Rep. Elaine Luria, a retired Navy commander and first-term Virginia Democrat, questioned why the Navy was phasing out so many vessels when the deterrence provided by a gray hull is more needed than ever, particularly in the Pacific.
“We’re planning to decommission six cruisers, no investment in a ship to shore connector, decommission an aircraft carrier halfway through its life cycle and decommission 11 minesweepers, yet we’re doing everything we can to meet (combatant commander requests)?” she asked.
“Yet we’re voluntarily reducing our capability in the number of ships we have in the next several years?’
Spencer said it all comes down to cost.
“It might not be economically worthwhile with the risk balance to keep those cruisers going versus where those dollars can be placed for more effective deterrence in some other asset,” he said.
For years, the Pentagon included the impacts of climate change in our defense planning, says a former Navy secretary.
Military leaders also discussed with lawmakers the effects of climate change on installations.
Spencer said the Navy has completed inventories concerning climate change at all bases.
“It’s not just rising water,” he said. “It’s drough. It’s fire. It’s any weather-induced impact.”

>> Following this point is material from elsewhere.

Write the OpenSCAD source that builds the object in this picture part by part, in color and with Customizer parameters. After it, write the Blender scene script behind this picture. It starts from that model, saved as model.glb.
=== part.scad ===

Officials are studying “diking around Norfolk for rising waters,” and assessing wildfire control efforts at Marine Corps Base Camp Pendleton, Spencer added.
As the Marines wait on supplemental disaster appropriations to fund $3.1 billion in repairs needed to fix Camp Lejeune in the wake of September’s Hurricane Florence, Neller warned that delaying repairs could threaten the training and retention of troops.
“We expect our folks when they forward deploy to operate in austere conditions,” Neller said.
“We don’t expect them to operate in that environment in their home station.”